#### DATA
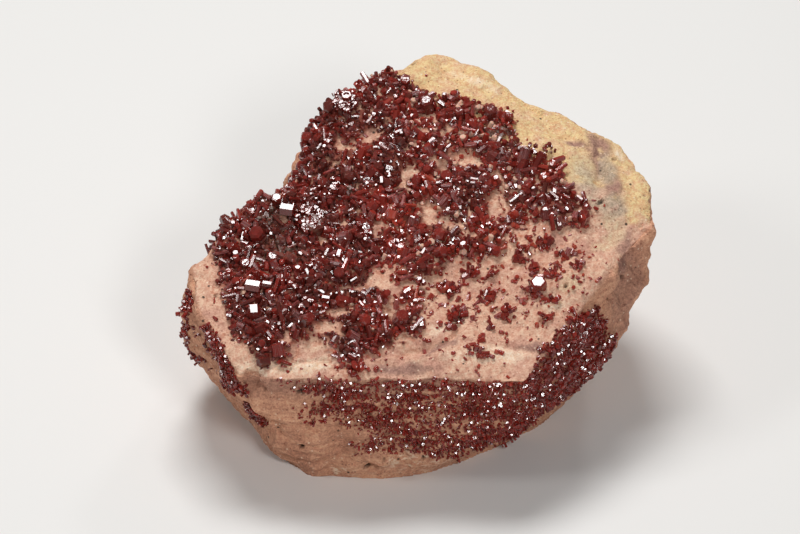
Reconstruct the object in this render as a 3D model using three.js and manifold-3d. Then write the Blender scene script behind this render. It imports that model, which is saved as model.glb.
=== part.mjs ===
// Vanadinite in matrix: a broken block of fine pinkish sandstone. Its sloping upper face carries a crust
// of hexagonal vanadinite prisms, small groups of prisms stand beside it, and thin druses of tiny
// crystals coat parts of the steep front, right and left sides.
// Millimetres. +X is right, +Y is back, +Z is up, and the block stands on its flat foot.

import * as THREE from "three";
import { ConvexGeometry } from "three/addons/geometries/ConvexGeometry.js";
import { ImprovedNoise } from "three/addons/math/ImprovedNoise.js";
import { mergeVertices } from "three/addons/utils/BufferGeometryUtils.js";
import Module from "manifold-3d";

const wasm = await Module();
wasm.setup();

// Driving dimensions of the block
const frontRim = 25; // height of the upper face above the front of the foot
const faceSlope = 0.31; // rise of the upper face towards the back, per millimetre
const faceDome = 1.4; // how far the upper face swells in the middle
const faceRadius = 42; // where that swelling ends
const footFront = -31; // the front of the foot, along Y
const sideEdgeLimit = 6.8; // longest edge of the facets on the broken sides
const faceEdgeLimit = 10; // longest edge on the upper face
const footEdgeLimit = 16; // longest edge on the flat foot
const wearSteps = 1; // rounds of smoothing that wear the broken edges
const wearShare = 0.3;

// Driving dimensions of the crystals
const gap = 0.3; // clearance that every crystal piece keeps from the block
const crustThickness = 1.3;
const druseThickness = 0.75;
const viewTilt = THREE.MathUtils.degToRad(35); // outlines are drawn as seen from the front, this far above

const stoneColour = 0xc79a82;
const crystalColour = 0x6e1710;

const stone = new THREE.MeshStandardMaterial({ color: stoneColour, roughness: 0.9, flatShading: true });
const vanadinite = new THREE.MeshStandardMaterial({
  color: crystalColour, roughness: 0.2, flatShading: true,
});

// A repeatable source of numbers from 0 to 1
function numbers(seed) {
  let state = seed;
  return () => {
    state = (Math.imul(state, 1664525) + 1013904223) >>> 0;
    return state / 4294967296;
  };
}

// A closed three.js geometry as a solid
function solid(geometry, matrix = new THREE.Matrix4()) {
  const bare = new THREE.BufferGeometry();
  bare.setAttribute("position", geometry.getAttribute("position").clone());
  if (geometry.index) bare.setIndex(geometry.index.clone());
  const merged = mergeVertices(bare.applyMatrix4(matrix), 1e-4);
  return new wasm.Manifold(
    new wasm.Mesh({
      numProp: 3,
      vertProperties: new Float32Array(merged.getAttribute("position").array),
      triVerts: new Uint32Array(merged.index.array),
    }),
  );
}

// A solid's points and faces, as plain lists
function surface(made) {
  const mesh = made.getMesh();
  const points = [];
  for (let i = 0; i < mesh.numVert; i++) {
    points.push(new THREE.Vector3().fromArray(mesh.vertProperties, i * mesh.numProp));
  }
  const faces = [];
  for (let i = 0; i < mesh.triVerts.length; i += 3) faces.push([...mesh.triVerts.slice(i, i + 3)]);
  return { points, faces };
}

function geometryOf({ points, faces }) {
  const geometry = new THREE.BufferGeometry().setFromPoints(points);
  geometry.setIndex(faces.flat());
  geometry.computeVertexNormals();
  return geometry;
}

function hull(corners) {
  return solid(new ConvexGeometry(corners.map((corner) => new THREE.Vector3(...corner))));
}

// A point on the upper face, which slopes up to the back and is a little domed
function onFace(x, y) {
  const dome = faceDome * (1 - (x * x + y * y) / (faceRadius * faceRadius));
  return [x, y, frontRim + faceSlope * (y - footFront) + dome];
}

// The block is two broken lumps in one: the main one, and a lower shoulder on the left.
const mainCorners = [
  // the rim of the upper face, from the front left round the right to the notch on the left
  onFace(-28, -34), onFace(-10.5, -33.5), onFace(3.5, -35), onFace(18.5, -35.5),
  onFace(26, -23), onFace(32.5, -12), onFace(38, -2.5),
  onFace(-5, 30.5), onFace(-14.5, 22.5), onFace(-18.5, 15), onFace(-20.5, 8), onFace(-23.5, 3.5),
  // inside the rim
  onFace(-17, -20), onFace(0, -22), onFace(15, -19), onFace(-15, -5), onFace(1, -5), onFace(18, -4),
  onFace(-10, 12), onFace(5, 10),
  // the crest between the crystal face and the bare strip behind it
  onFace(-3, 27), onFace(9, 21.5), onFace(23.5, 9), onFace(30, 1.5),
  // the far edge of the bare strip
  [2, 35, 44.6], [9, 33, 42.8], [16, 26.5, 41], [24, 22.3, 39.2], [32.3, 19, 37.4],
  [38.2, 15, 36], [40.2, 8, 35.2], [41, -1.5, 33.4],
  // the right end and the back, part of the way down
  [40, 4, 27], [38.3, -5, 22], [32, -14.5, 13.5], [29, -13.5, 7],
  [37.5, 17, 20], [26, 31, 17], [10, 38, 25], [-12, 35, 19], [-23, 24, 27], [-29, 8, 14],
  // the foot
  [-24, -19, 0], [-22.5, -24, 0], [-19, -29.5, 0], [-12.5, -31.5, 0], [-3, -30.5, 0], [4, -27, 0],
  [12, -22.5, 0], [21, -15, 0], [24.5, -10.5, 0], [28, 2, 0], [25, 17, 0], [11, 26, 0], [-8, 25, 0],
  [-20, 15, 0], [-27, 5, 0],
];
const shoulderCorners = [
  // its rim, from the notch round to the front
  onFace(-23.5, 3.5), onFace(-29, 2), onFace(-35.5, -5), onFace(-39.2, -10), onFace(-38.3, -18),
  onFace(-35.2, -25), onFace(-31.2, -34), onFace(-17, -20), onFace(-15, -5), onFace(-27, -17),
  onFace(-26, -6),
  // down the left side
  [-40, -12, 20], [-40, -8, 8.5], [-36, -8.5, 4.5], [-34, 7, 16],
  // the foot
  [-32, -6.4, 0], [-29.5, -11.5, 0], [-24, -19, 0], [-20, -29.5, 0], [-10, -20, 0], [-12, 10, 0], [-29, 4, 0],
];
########
EXERCISE GOAL: The whole listing above needs to be written out again exactly.

SOLUTION FOR THIS EXERCISE:
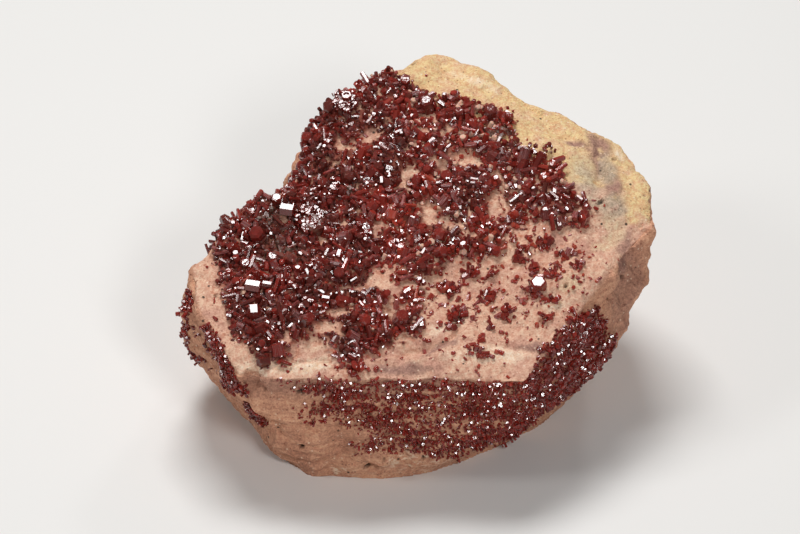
Reconstruct the object in this render as a 3D model using three.js and manifold-3d. Then write the Blender scene script behind this render. It imports that model, which is saved as model.glb.
=== part.mjs ===
// Vanadinite in matrix: a broken block of fine pinkish sandstone. Its sloping upper face carries a crust
// of hexagonal vanadinite prisms, small groups of prisms stand beside it, and thin druses of tiny
// crystals coat parts of the steep front, right and left sides.
// Millimetres. +X is right, +Y is back, +Z is up, and the block stands on its flat foot.

import * as THREE from "three";
import { ConvexGeometry } from "three/addons/geometries/ConvexGeometry.js";
import { ImprovedNoise } from "three/addons/math/ImprovedNoise.js";
import { mergeVertices } from "three/addons/utils/BufferGeometryUtils.js";
import Module from "manifold-3d";

const wasm = await Module();
wasm.setup();

// Driving dimensions of the block
const frontRim = 25; // height of the upper face above the front of the foot
const faceSlope = 0.31; // rise of the upper face towards the back, per millimetre
const faceDome = 1.4; // how far the upper face swells in the middle
const faceRadius = 42; // where that swelling ends
const footFront = -31; // the front of the foot, along Y
const sideEdgeLimit = 6.8; // longest edge of the facets on the broken sides
const faceEdgeLimit = 10; // longest edge on the upper face
const footEdgeLimit = 16; // longest edge on the flat foot
const wearSteps = 1; // rounds of smoothing that wear the broken edges
const wearShare = 0.3;

// Driving dimensions of the crystals
const gap = 0.3; // clearance that every crystal piece keeps from the block
const crustThickness = 1.3;
const druseThickness = 0.75;
const viewTilt = THREE.MathUtils.degToRad(35); // outlines are drawn as seen from the front, this far above

const stoneColour = 0xc79a82;
const crystalColour = 0x6e1710;

const stone = new THREE.MeshStandardMaterial({ color: stoneColour, roughness: 0.9, flatShading: true });
const vanadinite = new THREE.MeshStandardMaterial({
  color: crystalColour, roughness: 0.2, flatShading: true,
});

// A repeatable source of numbers from 0 to 1
function numbers(seed) {
  let state = seed;
  return () => {
    state = (Math.imul(state, 1664525) + 1013904223) >>> 0;
    return state / 4294967296;
  };
}

// A closed three.js geometry as a solid
function solid(geometry, matrix = new THREE.Matrix4()) {
  const bare = new THREE.BufferGeometry();
  bare.setAttribute("position", geometry.getAttribute("position").clone());
  if (geometry.index) bare.setIndex(geometry.index.clone());
  const merged = mergeVertices(bare.applyMatrix4(matrix), 1e-4);
  return new wasm.Manifold(
    new wasm.Mesh({
      numProp: 3,
      vertProperties: new Float32Array(merged.getAttribute("position").array),
      triVerts: new Uint32Array(merged.index.array),
    }),
  );
}

// A solid's points and faces, as plain lists
function surface(made) {
  const mesh = made.getMesh();
  const points = [];
  for (let i = 0; i < mesh.numVert; i++) {
    points.push(new THREE.Vector3().fromArray(mesh.vertProperties, i * mesh.numProp));
  }
  const faces = [];
  for (let i = 0; i < mesh.triVerts.length; i += 3) faces.push([...mesh.triVerts.slice(i, i + 3)]);
  return { points, faces };
}

function geometryOf({ points, faces }) {
  const geometry = new THREE.BufferGeometry().setFromPoints(points);
  geometry.setIndex(faces.flat());
  geometry.computeVertexNormals();
  return geometry;
}

function hull(corners) {
  return solid(new ConvexGeometry(corners.map((corner) => new THREE.Vector3(...corner))));
}

// A point on the upper face, which slopes up to the back and is a little domed
function onFace(x, y) {
  const dome = faceDome * (1 - (x * x + y * y) / (faceRadius * faceRadius));
  return [x, y, frontRim + faceSlope * (y - footFront) + dome];
}

// The block is two broken lumps in one: the main one, and a lower shoulder on the left.
const mainCorners = [
  // the rim of the upper face, from the front left round the right to the notch on the left
  onFace(-28, -34), onFace(-10.5, -33.5), onFace(3.5, -35), onFace(18.5, -35.5),
  onFace(26, -23), onFace(32.5, -12), onFace(38, -2.5),
  onFace(-5, 30.5), onFace(-14.5, 22.5), onFace(-18.5, 15), onFace(-20.5, 8), onFace(-23.5, 3.5),
  // inside the rim
  onFace(-17, -20), onFace(0, -22), onFace(15, -19), onFace(-15, -5), onFace(1, -5), onFace(18, -4),
  onFace(-10, 12), onFace(5, 10),
  // the crest between the crystal face and the bare strip behind it
  onFace(-3, 27), onFace(9, 21.5), onFace(23.5, 9), onFace(30, 1.5),
  // the far edge of the bare strip
  [2, 35, 44.6], [9, 33, 42.8], [16, 26.5, 41], [24, 22.3, 39.2], [32.3, 19, 37.4],
  [38.2, 15, 36], [40.2, 8, 35.2], [41, -1.5, 33.4],
  // the right end and the back, part of the way down
  [40, 4, 27], [38.3, -5, 22], [32, -14.5, 13.5], [29, -13.5, 7],
  [37.5, 17, 20], [26, 31, 17], [10, 38, 25], [-12, 35, 19], [-23, 24, 27], [-29, 8, 14],
  // the foot
  [-24, -19, 0], [-22.5, -24, 0], [-19, -29.5, 0], [-12.5, -31.5, 0], [-3, -30.5, 0], [4, -27, 0],
  [12, -22.5, 0], [21, -15, 0], [24.5, -10.5, 0], [28, 2, 0], [25, 17, 0], [11, 26, 0], [-8, 25, 0],
  [-20, 15, 0], [-27, 5, 0],
];
const shoulderCorners = [
  // its rim, from the notch round to the front
  onFace(-23.5, 3.5), onFace(-29, 2), onFace(-35.5, -5), onFace(-39.2, -10), onFace(-38.3, -18),
  onFace(-35.2, -25), onFace(-31.2, -34), onFace(-17, -20), onFace(-15, -5), onFace(-27, -17),
  onFace(-26, -6),
  // down the left side
  [-40, -12, 20], [-40, -8, 8.5], [-36, -8.5, 4.5], [-34, 7, 16],
  // the foot
  [-32, -6.4, 0], [-29.5, -11.5, 0], [-24, -19, 0], [-20, -29.5, 0], [-10, -20, 0], [-12, 10, 0], [-29, 4, 0],
];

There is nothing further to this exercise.